* [WHAT IS EXPECTED] Return all lines that include the string "bodies".

* [DATA PROVIDED]

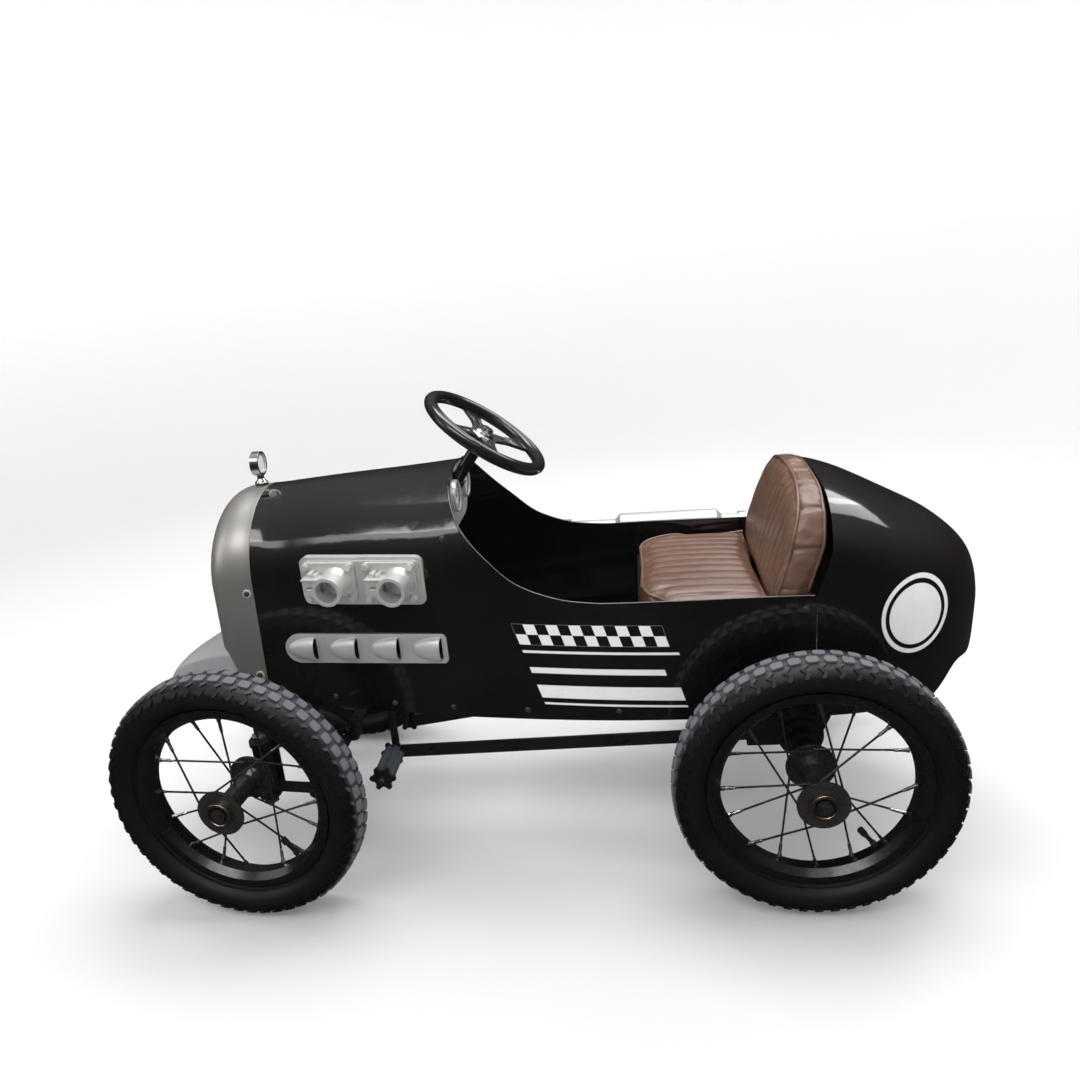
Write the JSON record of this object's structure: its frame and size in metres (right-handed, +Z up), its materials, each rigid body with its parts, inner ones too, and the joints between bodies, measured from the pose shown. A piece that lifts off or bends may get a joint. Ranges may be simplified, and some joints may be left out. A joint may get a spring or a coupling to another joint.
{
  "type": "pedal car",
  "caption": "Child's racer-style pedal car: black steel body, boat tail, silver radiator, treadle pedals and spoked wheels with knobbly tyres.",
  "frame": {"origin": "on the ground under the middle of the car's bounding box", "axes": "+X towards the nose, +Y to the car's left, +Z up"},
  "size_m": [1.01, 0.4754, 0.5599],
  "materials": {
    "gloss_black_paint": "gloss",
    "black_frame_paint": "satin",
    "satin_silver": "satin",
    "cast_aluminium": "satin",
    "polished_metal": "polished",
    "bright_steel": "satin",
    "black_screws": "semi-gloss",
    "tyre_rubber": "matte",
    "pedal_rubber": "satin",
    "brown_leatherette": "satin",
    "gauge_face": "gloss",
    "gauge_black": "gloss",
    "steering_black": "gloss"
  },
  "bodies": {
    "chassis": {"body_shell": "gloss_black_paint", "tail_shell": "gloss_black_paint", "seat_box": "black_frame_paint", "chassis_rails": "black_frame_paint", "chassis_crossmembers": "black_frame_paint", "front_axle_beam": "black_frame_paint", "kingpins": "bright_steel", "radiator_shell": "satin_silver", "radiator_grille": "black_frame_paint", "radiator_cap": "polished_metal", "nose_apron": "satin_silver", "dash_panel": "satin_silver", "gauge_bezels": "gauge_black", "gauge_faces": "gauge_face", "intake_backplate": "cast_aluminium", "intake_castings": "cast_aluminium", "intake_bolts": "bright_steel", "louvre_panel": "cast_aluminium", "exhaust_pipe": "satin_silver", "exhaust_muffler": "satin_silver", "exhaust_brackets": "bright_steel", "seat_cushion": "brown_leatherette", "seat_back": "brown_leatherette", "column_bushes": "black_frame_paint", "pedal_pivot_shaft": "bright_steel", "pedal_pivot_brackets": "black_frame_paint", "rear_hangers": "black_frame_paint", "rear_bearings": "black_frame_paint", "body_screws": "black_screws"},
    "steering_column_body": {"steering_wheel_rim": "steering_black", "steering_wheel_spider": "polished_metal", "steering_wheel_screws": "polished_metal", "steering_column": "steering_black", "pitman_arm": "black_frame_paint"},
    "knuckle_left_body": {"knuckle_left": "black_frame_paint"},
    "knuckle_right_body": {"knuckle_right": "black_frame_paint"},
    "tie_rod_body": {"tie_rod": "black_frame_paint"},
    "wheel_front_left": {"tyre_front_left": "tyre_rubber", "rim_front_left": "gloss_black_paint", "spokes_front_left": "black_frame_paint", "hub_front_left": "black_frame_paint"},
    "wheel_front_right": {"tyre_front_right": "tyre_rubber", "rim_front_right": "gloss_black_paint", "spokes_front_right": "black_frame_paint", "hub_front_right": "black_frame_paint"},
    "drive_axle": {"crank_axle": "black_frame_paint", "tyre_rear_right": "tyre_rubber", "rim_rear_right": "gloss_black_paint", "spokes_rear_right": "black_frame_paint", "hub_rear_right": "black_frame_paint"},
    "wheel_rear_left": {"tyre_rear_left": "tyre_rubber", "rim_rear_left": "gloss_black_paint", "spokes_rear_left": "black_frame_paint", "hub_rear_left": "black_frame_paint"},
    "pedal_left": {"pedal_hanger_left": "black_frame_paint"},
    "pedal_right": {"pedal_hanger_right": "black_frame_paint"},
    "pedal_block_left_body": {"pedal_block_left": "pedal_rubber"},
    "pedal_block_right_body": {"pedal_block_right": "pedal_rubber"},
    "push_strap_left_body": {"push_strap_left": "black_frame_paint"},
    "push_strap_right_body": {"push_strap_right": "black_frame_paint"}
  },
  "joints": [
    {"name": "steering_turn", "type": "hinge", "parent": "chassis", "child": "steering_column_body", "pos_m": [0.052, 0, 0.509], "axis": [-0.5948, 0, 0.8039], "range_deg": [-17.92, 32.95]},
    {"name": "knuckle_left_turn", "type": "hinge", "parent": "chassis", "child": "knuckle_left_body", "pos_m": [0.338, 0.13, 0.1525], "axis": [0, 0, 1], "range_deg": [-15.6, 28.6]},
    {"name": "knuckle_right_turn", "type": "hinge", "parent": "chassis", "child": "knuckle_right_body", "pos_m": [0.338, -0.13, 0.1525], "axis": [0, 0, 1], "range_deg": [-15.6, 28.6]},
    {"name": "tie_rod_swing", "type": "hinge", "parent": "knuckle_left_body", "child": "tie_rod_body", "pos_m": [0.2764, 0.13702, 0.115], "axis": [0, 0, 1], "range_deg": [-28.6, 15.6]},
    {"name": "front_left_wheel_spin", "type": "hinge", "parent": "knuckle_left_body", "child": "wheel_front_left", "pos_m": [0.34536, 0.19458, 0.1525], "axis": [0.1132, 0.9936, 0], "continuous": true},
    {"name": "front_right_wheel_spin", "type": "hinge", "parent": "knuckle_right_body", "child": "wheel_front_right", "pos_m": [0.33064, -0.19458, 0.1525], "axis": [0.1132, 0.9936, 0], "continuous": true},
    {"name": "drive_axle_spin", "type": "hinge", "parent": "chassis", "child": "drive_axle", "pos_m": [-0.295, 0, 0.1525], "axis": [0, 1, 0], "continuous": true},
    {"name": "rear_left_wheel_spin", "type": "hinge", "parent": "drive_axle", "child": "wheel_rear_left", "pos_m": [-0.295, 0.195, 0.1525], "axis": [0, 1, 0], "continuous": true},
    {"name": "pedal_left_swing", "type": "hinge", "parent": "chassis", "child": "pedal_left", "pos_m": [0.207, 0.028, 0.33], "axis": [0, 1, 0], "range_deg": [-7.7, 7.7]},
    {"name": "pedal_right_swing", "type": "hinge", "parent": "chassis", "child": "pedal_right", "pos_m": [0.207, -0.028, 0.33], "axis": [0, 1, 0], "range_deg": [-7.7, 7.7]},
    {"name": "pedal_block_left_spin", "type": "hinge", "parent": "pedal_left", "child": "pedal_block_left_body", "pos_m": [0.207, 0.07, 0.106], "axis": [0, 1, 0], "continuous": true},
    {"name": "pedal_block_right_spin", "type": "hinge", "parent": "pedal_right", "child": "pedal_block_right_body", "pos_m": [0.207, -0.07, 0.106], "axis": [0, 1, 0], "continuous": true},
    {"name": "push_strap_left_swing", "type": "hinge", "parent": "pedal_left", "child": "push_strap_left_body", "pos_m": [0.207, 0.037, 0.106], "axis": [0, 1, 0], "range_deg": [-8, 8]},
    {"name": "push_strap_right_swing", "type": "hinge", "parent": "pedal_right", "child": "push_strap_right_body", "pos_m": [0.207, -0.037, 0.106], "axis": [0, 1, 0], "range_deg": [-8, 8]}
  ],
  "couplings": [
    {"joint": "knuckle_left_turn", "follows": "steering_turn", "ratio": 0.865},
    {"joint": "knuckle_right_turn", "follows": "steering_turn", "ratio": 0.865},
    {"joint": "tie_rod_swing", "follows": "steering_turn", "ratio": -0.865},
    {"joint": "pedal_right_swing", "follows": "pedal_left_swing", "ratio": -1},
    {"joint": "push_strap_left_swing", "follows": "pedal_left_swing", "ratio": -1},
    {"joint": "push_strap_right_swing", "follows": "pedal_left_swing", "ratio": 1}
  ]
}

* [COMPLETE ANSWER]
Write the JSON record of this object's structure: its frame and size in metres (right-handed, +Z up), its materials, each rigid body with its parts, inner ones too, and the joints between bodies, measured from the pose shown. A piece that lifts off or bends may get a joint. Ranges may be simplified, and some joints may be left out. A joint may get a spring or a coupling to another joint.
  "bodies": {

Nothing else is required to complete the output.